Padahal, sudah ada Peraturan Presiden Nomor 12 Tahun 2021 tentang Pengadaan Barang/Jasa Pemerintah diatur sistem Layanan Pengadaan Secara Elektronik (LPSE) SIRUP oleh LKPP. Tender atau metode pemilihan itu meliputi e-purchasing, pengadaan langsung, penunjukan langsung, tender cepat, dan tender.
Meskipun sistem LPSE-SIRUP dibentuk LKPP supaya berfokus pada pengadaan, jika integeritas penyelenggaranya tidak baik, juga menghadirkan persoalan tersendiri. Perlu dilakukan seleksi yang baik di unit kerja pengadaan barang/jasa (UKPBJ) agar kasus seperti di Basarnas tidak terulang.
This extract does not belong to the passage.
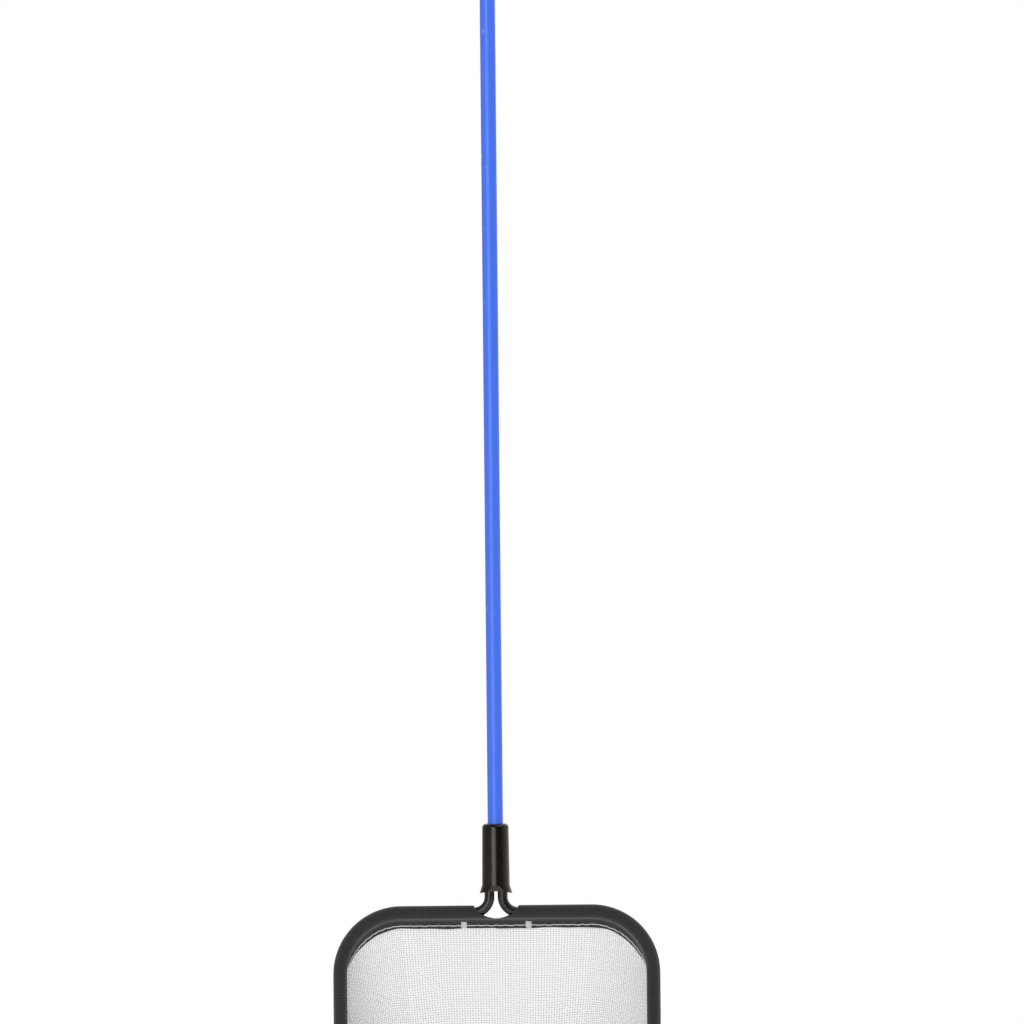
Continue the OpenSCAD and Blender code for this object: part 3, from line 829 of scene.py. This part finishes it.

”Proses pengadaan perlu dilakukan perbaikan dari sisi sistem pengadaan publik yang melibatkan partisipasi atau kemitraan pemerintah, sektor bisnis, organisasi anti-korupsi dan masyarakat. Keterlibatan masyarakat ini penting untuk melakukan pengawasan yang selama ini tidak bisa sepenuhnya dilakukan oleh pemerintah,” kata Badiul.